**What to do:**
Print every entry exactly as written.

**Given records:**
+===+

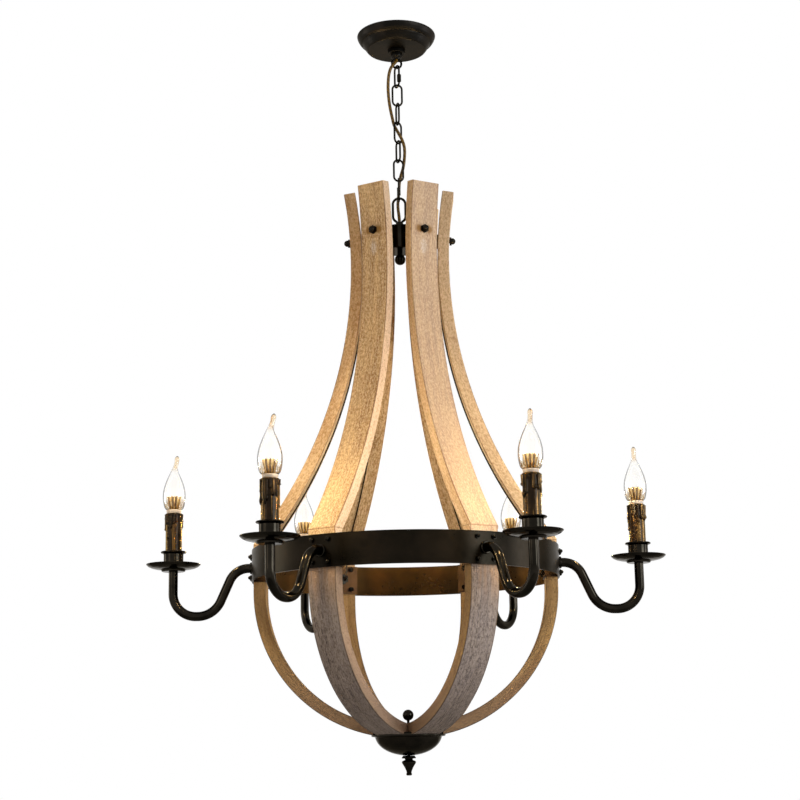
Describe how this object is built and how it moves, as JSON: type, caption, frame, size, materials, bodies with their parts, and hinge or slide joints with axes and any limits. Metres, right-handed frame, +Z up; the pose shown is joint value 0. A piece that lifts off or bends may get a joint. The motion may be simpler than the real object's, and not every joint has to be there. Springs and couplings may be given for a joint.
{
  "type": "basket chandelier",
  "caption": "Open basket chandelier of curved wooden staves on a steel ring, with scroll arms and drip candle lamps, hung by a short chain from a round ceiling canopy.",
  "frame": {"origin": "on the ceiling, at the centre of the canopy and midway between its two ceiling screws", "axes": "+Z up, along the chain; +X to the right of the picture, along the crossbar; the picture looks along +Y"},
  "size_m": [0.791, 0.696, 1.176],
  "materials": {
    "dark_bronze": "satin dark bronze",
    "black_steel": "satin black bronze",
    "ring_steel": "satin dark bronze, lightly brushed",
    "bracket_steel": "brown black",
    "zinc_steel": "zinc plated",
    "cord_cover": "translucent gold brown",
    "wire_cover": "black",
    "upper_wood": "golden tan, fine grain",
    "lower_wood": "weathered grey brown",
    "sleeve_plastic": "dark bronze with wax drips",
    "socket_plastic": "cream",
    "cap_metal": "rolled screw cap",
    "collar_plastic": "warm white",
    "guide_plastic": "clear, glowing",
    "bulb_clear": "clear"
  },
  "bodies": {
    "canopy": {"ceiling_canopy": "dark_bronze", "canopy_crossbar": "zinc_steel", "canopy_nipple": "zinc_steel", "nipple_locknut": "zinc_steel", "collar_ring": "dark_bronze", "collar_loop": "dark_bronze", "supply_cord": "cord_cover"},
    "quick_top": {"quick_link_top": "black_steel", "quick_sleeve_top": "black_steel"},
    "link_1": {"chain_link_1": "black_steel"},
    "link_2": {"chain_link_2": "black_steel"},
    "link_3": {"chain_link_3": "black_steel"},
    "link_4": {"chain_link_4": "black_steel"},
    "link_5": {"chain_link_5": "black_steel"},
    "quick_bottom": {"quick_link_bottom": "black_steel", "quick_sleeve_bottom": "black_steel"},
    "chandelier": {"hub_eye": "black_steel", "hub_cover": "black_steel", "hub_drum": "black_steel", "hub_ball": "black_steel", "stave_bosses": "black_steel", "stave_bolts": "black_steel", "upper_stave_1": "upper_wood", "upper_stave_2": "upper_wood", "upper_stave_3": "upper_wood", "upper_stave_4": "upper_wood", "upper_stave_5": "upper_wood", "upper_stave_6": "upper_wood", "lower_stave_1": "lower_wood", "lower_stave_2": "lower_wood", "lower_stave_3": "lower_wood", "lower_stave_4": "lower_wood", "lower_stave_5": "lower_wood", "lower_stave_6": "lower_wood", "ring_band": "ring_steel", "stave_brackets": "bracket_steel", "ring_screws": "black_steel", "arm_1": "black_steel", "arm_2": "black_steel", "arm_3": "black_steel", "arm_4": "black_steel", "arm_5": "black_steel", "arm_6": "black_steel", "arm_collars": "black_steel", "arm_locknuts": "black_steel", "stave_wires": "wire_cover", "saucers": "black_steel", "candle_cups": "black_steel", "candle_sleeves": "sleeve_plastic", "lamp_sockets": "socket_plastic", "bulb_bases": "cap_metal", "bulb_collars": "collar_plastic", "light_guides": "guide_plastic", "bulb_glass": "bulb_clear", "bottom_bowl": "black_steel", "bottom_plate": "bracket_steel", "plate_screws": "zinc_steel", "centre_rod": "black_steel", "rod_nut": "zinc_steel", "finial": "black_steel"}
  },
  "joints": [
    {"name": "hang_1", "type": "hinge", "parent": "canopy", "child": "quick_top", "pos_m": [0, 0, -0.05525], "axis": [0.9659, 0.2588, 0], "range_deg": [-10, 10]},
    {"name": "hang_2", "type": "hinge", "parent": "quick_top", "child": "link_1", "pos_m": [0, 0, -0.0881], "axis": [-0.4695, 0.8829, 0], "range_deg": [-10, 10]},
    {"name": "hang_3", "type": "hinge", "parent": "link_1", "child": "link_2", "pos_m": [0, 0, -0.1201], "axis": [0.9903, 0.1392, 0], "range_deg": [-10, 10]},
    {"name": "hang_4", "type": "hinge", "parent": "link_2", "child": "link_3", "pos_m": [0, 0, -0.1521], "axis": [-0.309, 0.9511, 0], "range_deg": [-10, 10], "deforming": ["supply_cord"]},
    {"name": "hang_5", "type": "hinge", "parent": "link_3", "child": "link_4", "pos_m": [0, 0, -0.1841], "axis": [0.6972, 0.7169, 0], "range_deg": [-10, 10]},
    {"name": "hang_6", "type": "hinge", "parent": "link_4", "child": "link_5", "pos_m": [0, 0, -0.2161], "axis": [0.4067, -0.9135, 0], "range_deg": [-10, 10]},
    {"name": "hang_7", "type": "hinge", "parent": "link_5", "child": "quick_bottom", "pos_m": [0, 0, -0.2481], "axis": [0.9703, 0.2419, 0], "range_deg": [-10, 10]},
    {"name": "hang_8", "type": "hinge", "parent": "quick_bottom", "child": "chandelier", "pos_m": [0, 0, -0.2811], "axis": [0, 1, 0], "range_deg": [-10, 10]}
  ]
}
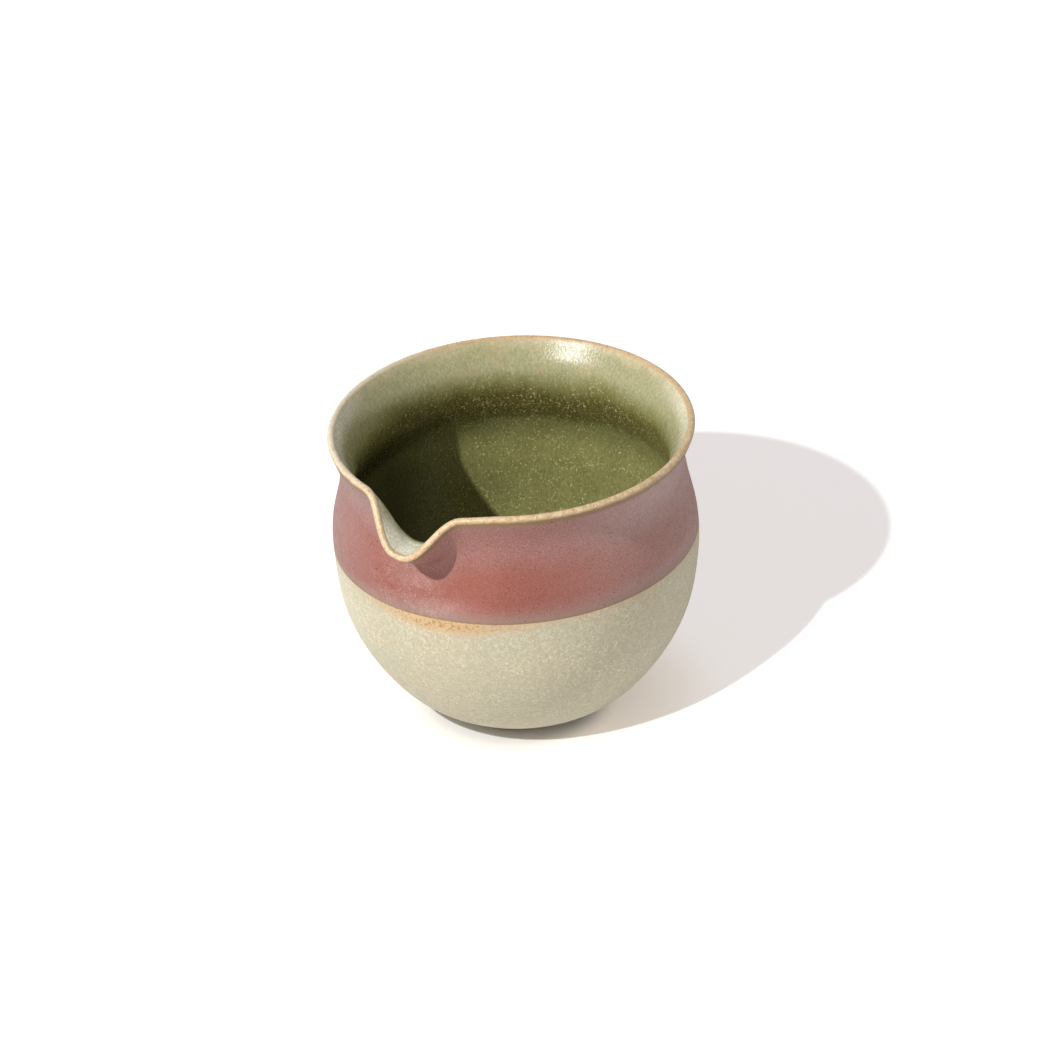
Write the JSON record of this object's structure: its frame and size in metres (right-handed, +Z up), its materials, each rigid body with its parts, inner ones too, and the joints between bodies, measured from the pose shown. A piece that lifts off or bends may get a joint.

+===+

**Answer to this exercise:**
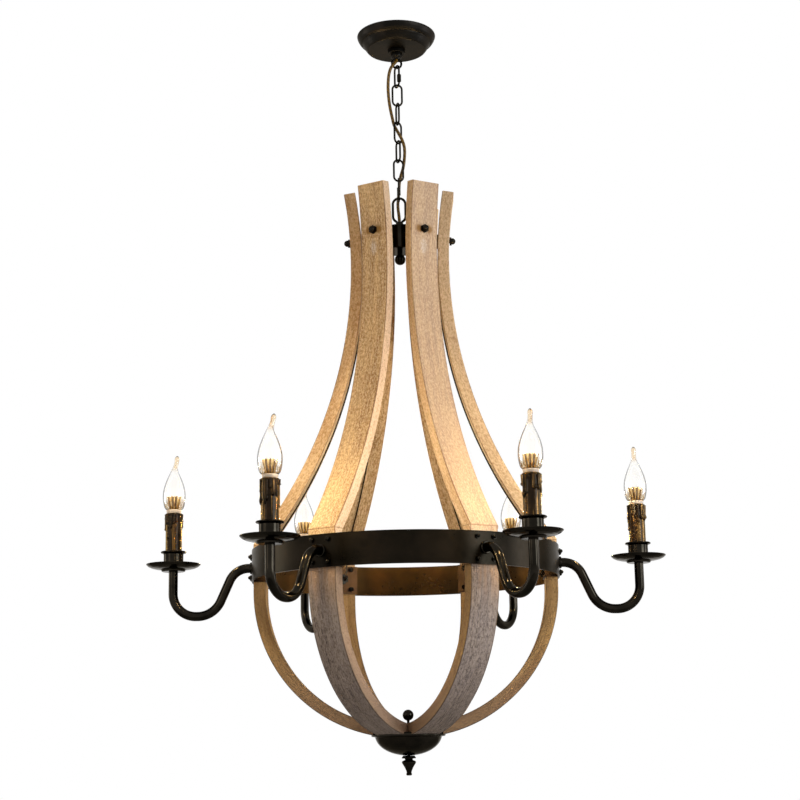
Describe how this object is built and how it moves, as JSON: type, caption, frame, size, materials, bodies with their parts, and hinge or slide joints with axes and any limits. Metres, right-handed frame, +Z up; the pose shown is joint value 0. A piece that lifts off or bends may get a joint. The motion may be simpler than the real object's, and not every joint has to be there. Springs and couplings may be given for a joint.
{
  "type": "basket chandelier",
  "caption": "Open basket chandelier of curved wooden staves on a steel ring, with scroll arms and drip candle lamps, hung by a short chain from a round ceiling canopy.",
  "frame": {"origin": "on the ceiling, at the centre of the canopy and midway between its two ceiling screws", "axes": "+Z up, along the chain; +X to the right of the picture, along the crossbar; the picture looks along +Y"},
  "size_m": [0.791, 0.696, 1.176],
  "materials": {
    "dark_bronze": "satin dark bronze",
    "black_steel": "satin black bronze",
    "ring_steel": "satin dark bronze, lightly brushed",
    "bracket_steel": "brown black",
    "zinc_steel": "zinc plated",
    "cord_cover": "translucent gold brown",
    "wire_cover": "black",
    "upper_wood": "golden tan, fine grain",
    "lower_wood": "weathered grey brown",
    "sleeve_plastic": "dark bronze with wax drips",
    "socket_plastic": "cream",
    "cap_metal": "rolled screw cap",
    "collar_plastic": "warm white",
    "guide_plastic": "clear, glowing",
    "bulb_clear": "clear"
  },
  "bodies": {
    "canopy": {"ceiling_canopy": "dark_bronze", "canopy_crossbar": "zinc_steel", "canopy_nipple": "zinc_steel", "nipple_locknut": "zinc_steel", "collar_ring": "dark_bronze", "collar_loop": "dark_bronze", "supply_cord": "cord_cover"},
    "quick_top": {"quick_link_top": "black_steel", "quick_sleeve_top": "black_steel"},
    "link_1": {"chain_link_1": "black_steel"},
    "link_2": {"chain_link_2": "black_steel"},
    "link_3": {"chain_link_3": "black_steel"},
    "link_4": {"chain_link_4": "black_steel"},
    "link_5": {"chain_link_5": "black_steel"},
    "quick_bottom": {"quick_link_bottom": "black_steel", "quick_sleeve_bottom": "black_steel"},
    "chandelier": {"hub_eye": "black_steel", "hub_cover": "black_steel", "hub_drum": "black_steel", "hub_ball": "black_steel", "stave_bosses": "black_steel", "stave_bolts": "black_steel", "upper_stave_1": "upper_wood", "upper_stave_2": "upper_wood", "upper_stave_3": "upper_wood", "upper_stave_4": "upper_wood", "upper_stave_5": "upper_wood", "upper_stave_6": "upper_wood", "lower_stave_1": "lower_wood", "lower_stave_2": "lower_wood", "lower_stave_3": "lower_wood", "lower_stave_4": "lower_wood", "lower_stave_5": "lower_wood", "lower_stave_6": "lower_wood", "ring_band": "ring_steel", "stave_brackets": "bracket_steel", "ring_screws": "black_steel", "arm_1": "black_steel", "arm_2": "black_steel", "arm_3": "black_steel", "arm_4": "black_steel", "arm_5": "black_steel", "arm_6": "black_steel", "arm_collars": "black_steel", "arm_locknuts": "black_steel", "stave_wires": "wire_cover", "saucers": "black_steel", "candle_cups": "black_steel", "candle_sleeves": "sleeve_plastic", "lamp_sockets": "socket_plastic", "bulb_bases": "cap_metal", "bulb_collars": "collar_plastic", "light_guides": "guide_plastic", "bulb_glass": "bulb_clear", "bottom_bowl": "black_steel", "bottom_plate": "bracket_steel", "plate_screws": "zinc_steel", "centre_rod": "black_steel", "rod_nut": "zinc_steel", "finial": "black_steel"}
  },
  "joints": [
    {"name": "hang_1", "type": "hinge", "parent": "canopy", "child": "quick_top", "pos_m": [0, 0, -0.05525], "axis": [0.9659, 0.2588, 0], "range_deg": [-10, 10]},
    {"name": "hang_2", "type": "hinge", "parent": "quick_top", "child": "link_1", "pos_m": [0, 0, -0.0881], "axis": [-0.4695, 0.8829, 0], "range_deg": [-10, 10]},
    {"name": "hang_3", "type": "hinge", "parent": "link_1", "child": "link_2", "pos_m": [0, 0, -0.1201], "axis": [0.9903, 0.1392, 0], "range_deg": [-10, 10]},
    {"name": "hang_4", "type": "hinge", "parent": "link_2", "child": "link_3", "pos_m": [0, 0, -0.1521], "axis": [-0.309, 0.9511, 0], "range_deg": [-10, 10], "deforming": ["supply_cord"]},
    {"name": "hang_5", "type": "hinge", "parent": "link_3", "child": "link_4", "pos_m": [0, 0, -0.1841], "axis": [0.6972, 0.7169, 0], "range_deg": [-10, 10]},
    {"name": "hang_6", "type": "hinge", "parent": "link_4", "child": "link_5", "pos_m": [0, 0, -0.2161], "axis": [0.4067, -0.9135, 0], "range_deg": [-10, 10]},
    {"name": "hang_7", "type": "hinge", "parent": "link_5", "child": "quick_bottom", "pos_m": [0, 0, -0.2481], "axis": [0.9703, 0.2419, 0], "range_deg": [-10, 10]},
    {"name": "hang_8", "type": "hinge", "parent": "quick_bottom", "child": "chandelier", "pos_m": [0, 0, -0.2811], "axis": [0, 1, 0], "range_deg": [-10, 10]}
  ]
}
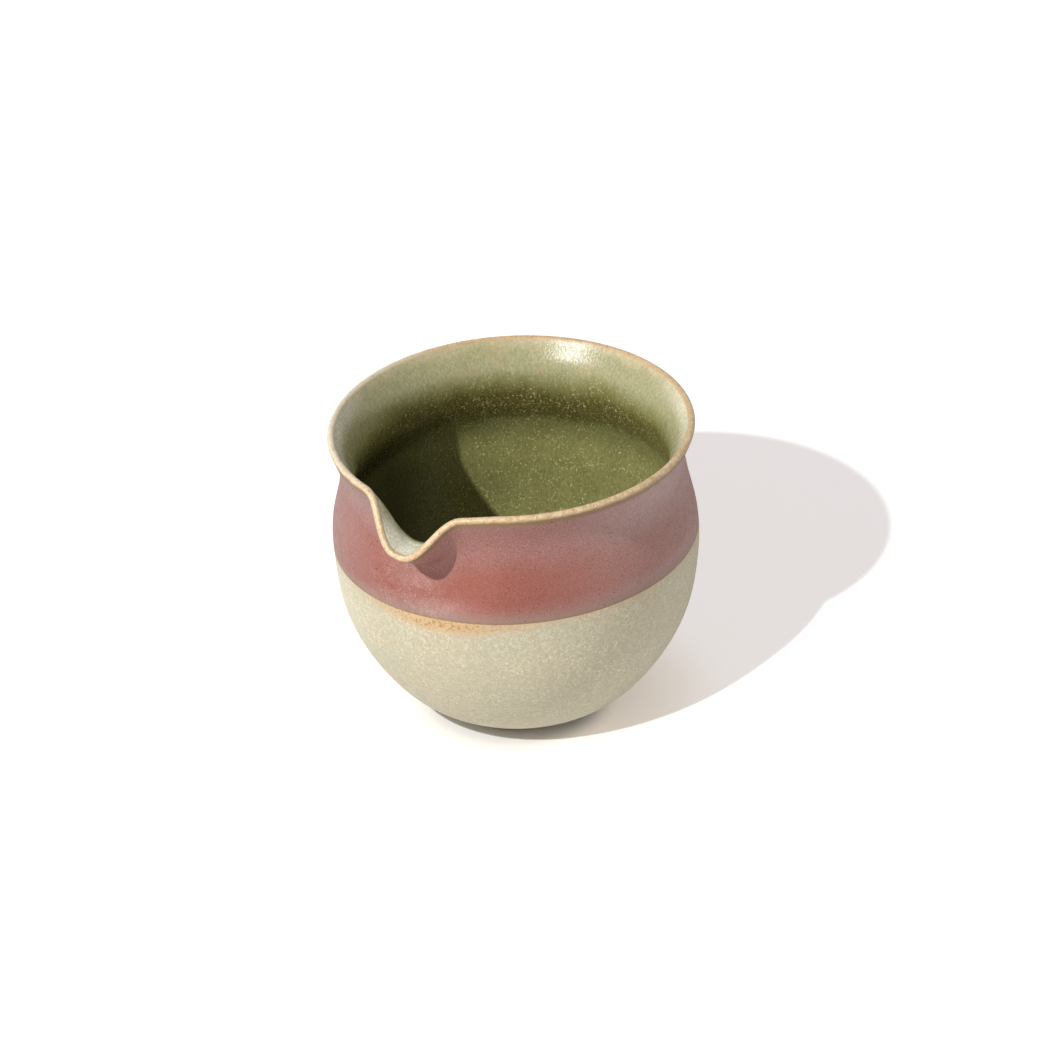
Write the JSON record of this object's structure: its frame and size in metres (right-handed, +Z up), its materials, each rigid body with its parts, inner ones too, and the joints between bodies, measured from the pose shown. A piece that lifts off or bends may get a joint.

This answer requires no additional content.